SBI issues have various categories of bonds to raise capital for its operations and regulatory requirements. Here's a breakdown of the main types available to investors:
1. RBI Floating Rate Savings Bonds (Distributed by SBI)
These are government-backed bonds that are issued by the Reserve Bank of India and distributed through SBI branches. The interest rate is not fixed and it's linked to the National Savings Certificate (NSC) rate plus a spread of 0.35%.1
1. Current Rate (Jan–Jun 2025): 8.05% per annum, paid semi-annually on 1st January and 1st July each year.
Tenure: 7 years | Minimum Investment: ?1,000 | No maximum limit
2. SBI Tier II Bonds
Tier II bonds are subordinated debt instruments that SBI issues to meet regulatory capital requirements under Basel III norms. They're rated AAA by domestic agencies like CRISIL and CARE, the highest safety rating.
3. Latest Issuance (October 2025): SBI raised ?7,500 crore through 10-year Tier II bonds at a coupon rate of 6.93% per annum the largest bank bond issuance of FY2025-26.2
3. SBI Additional Tier 1 (AT1) Bonds
AT1 bonds are perpetual in nature they have no fixed maturity date. These are rated AA by domestic agencies and offer higher coupons (~7.7% as seen in recent issuances) to compensate for the added risk.

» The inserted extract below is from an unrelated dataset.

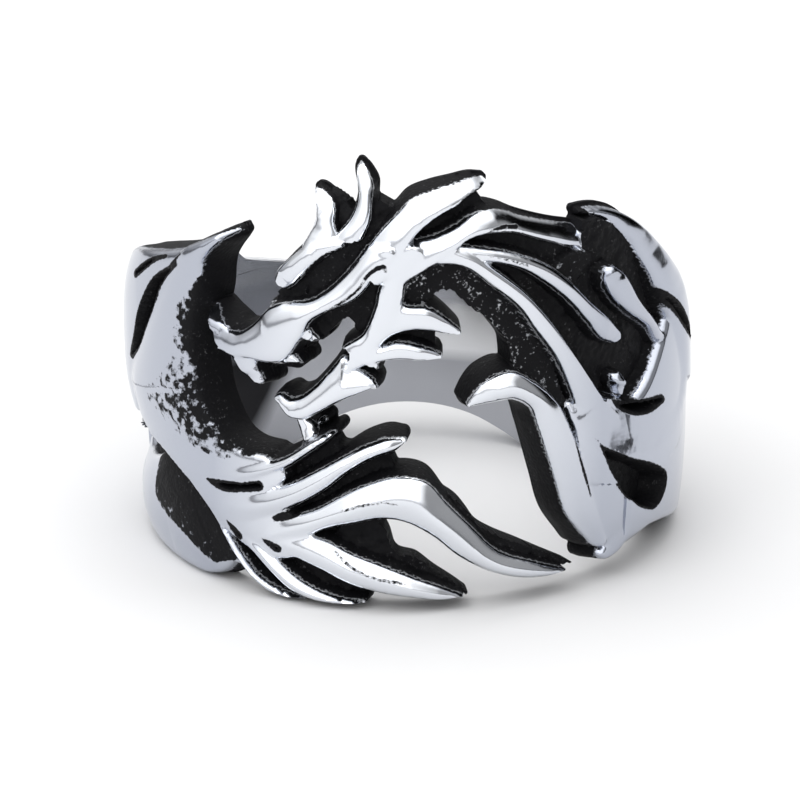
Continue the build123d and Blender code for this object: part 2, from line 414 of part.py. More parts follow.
def section(rung, columns, base_radius, draft):
    """The outer and the inner points of one section, from one rim to the other."""
    arc = radians(rung.angle_b - rung.angle_a) * (BORE_RADIUS + FACE_WALL)
    rise = (rung.height_b - rung.height_a) * FACE_HEIGHT
    spread = draft / hypot(arc, rise)
    rim = BORE_RADIUS + FACE_WALL * rung.lift
    outer = []
    inner = []
    for column in range(columns + 1):
        share = column / columns
        swell = rung.crown * CROWN_RISE * (1.0 - abs(2.0 * share - 1.0) ** 1.6)
        angle = between(rung.angle_a, rung.angle_b, share)
        height = between(rung.height_a, rung.height_b, share) * FACE_HEIGHT
        outer.append(place(angle, height, rim + swell))
        foot = between(-spread, 1.0 + spread, share)
        angle = between(rung.angle_a, rung.angle_b, foot)
        height = max(0.0, between(rung.height_a, rung.height_b, foot) * FACE_HEIGHT)
        inner.append(place(angle, height, base_radius))
    return outer, inner


def facet_pair(a, b, c, d):
    """Two triangles for the four corners of a patch."""
    return [Face(Wire.make_polygon([a, b, c])), Face(Wire.make_polygon([a, c, d]))]


def faceted(outer, inner):
    """The closed solid between two grids of points."""
    rows = len(outer)
    columns = len(outer[0])
    faces = []
    for i in range(rows - 1):
        for j in range(columns - 1):
            for grid in (outer, inner):
                faces += facet_pair(grid[i][j], grid[i + 1][j], grid[i + 1][j + 1], grid[i][j + 1])
        for j in (0, columns - 1):
            faces += facet_pair(outer[i][j], outer[i + 1][j], inner[i + 1][j], inner[i][j])
    for i in (0, rows - 1):
        for j in range(columns - 1):
            faces += facet_pair(outer[i][j], outer[i][j + 1], inner[i][j + 1], inner[i][j])
    return Solid(Shell(faces))


def form(rows):
    """A polished form or a dark floor, standing on the bore."""
    rungs = refined([Rung(*row) for row in rows])
    columns = columns_across(rungs)
    sections = [section(rung, columns, BORE_RADIUS - UNDERCUT, SIDE_DRAFT) for rung in rungs]
    return faceted([outer for outer, _ in sections], [inner for _, inner in sections])


def recess_cutter(rows):
    """The space above a recess, from its floor out through the face."""
    rungs = refined([Rung(*row) for row in rows])
    columns = columns_across(rungs)
    reach = BORE_RADIUS + FACE_WALL + CROWN_RISE + CUTTER_REACH
    sections = [section(rung, columns, reach, SIDE_DRAFT) for rung in rungs]
    return faceted([outer for outer, _ in sections], [inner for _, inner in sections])


def band():
    """The plain band that closes the ring behind the finger."""
    outer = []
    inner = []
    columns = 4
    for angle, bottom, top in (BandRow(*row) for row in BAND):
        low = bottom * BAND_ARCH
        high = top * BAND_HEIGHT
        rim = BORE_RADIUS + BAND_WALL
        shares = [column / columns for column in range(columns + 1)]
        swells = [BAND_CROWN * (1.0 - (2.0 * share - 1.0) ** 2) for share in shares]
        heights = [between(low, high, share) for share in shares]
        outer.append([place(angle, height, rim + swell) for height, swell in zip(heights, swells)])
        inner.append([place(angle, height, BORE_RADIUS - UNDERCUT) for height in heights])
    return faceted(outer, inner)


def dragon_ring():
    """The whole casting: forms, floors and band as one solid, with its recesses and its bore."""
    solids = [band()]
    solids += [form(rows) for rows in FLOORS.values()]
    solids += [form(rows) for rows in FORMS.values()]
    casting = solids[0].fuse(*solids[1:])
    casting = casting.cut(*[recess_cutter(rows) for rows in RECESSES.values()])
    bore = Cylinder(BORE_RADIUS, 3.0 * FACE_HEIGHT)
    return casting.cut(bore)


os.makedirs("parts", exist_ok=True)
export_step(dragon_ring(), "parts/dragon_ring.step")
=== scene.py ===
"""The dragon ring, dressed: one cast relief in blackened steel, a light tent and a camera."""

from __future__ import annotations

import json
import logging
import math
from dataclasses import dataclass, field, fields, replace
from enum import Enum
from typing import Any, NamedTuple

import bpy
import numpy as np
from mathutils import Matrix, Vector


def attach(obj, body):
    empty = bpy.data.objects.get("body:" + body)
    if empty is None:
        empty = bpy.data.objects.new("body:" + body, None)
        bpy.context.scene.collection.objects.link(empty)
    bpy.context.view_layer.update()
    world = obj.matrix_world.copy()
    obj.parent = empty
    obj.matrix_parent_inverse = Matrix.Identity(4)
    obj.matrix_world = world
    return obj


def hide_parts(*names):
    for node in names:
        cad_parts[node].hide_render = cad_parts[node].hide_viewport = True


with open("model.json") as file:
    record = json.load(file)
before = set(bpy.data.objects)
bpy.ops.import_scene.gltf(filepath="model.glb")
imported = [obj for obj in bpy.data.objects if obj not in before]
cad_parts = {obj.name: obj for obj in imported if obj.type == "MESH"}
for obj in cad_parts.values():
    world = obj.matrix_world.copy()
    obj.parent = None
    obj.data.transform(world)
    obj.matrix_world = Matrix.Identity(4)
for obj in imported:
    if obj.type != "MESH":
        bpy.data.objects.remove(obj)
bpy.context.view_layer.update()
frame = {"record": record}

LOG = logging.getLogger("dragon_ring")
MM = 0.001
Colour = tuple[float, float, float, float]


class Kind(Enum):
    """What a form does to the face of the ring."""

    POLISHED = "a bright form that stands up from the face"
    FLOOR = "a low, rough, blackened web between the forms"
    RECESS = "a hollow sunk into the bright metal"
    # also serves as painted shade: the dark reflection painted on the lobe
    STAIN = "a rough patch that goes from bright at its first rim to black at its second"

    def form(self, *rows: tuple[float, ...], **style: Any) -> Form:
        """A form of this kind.

        Args:
            rows: Rungs from root to tip, in the units of Rung.of.
            style: Other fields of the form.

        Returns:
            The form.
        """
        return Form(tuple(Rung.of(*row) for row in rows), self, **style)


class Rung(NamedTuple):
    """One section across a form, from one rim to the other."""

    angle_a: float  # degrees round the finger, first rim
    height_a: float  # share of the face height
    angle_b: float  # degrees round the finger, second rim
    height_b: float  # share of the face height
    lift: float  # rims above the bore, share of the face wall
    crown: float  # middle above the rims, share of the crown rise

    @classmethod
    def of(cls, angle_a: float, high_a: int, angle_b: float, high_b: int, lift: int = 100, crown: int = 0) -> Rung:
        """A rung from degrees, heights in thousandths, and lift and crown in hundredths."""
        return cls(angle_a, high_a / 1000, angle_b, high_b / 1000, lift / 100, crown / 100)


@dataclass(frozen=True)
class Form:
    """A lock, web or hollow, as rungs from its root to its tip.

    Attributes:
        rungs: Sections from root to tip.
        kind: What the form does to the face.
        power: Shape of the crown across: 2 is round, nearer 1 is ridged. A low one darkens a stain, and the painted
            shade on the lobe, at once.
        edge: Radius of the polished rim, in millimetres.
        closed: Whether the root end has a rim of its own.
        tilt: How much prouder the second rim is than the first, in millimetres.
        frost: How much of a dark form's grain is worn bright, from 0 to 1.
    """

    rungs: tuple[Rung, ...]
    kind: Kind
    power: float = 2.5
    edge: float = 0.1
    closed: bool = False
    tilt: float = 0.0
    frost: float = 0.0

    def turned(self, angle: float) -> Form:
        """The same form further round the finger, by an angle in degrees."""
        rungs = (row._replace(angle_a=row.angle_a + angle, angle_b=row.angle_b + angle) for row in self.rungs)
        return replace(self, rungs=tuple(rungs))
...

However, they come with a significant caveat: in times of financial stress, the principal can be written down. These are strictly for institutional or sophisticated investors and are NOT recommended for retail investors.
4. SBI Infrastructure Bonds (Indicative)
Issued to fund infrastructure projects, these bonds have historically offered yields in the range of 7.5% to 8.6% per annum depending on the tenor and market conditions. Being AAA rated and linked to India's infrastructure growth story, they appeal to long-term investors.3
Table 1: SBI Bond Types at a Glance (2025 Data)
Bond Type | Coupon / Rate | Tenure | Key Feature |
| RBI Floating Rate Savings Bond (via SBI) | 8.05% p.a.* | 7 years | Linked to NSC rate + 0.35% spread; semi-annual payouts |
| SBI Tier II Bond (Oct 2025 issuance) | 6.93% p.a. | 10 years (call at 5) | AAA rated; largest bank bond issuance in FY26 |
| SBI AT1 (Additional Tier 1) Bond | ~7.7% p.a. | Perpetual | AA rated; higher risk; not for retail investors |
| SBI Infrastructure Bond (indicative) | 7.5%–8.6% p.a. | Varies | Issued to fund infra projects; AAA rated |
Source: SBI Bond Type In India.4
SBI bond coupon rates don't emerge in a vacuum. Three primary forces shape them:
1. RBI Monetary Policy
The Reserve Bank of India's repo rate directly influences borrowing costs across the banking system. When the RBI raises rates, bond yields typically rise to remain competitive.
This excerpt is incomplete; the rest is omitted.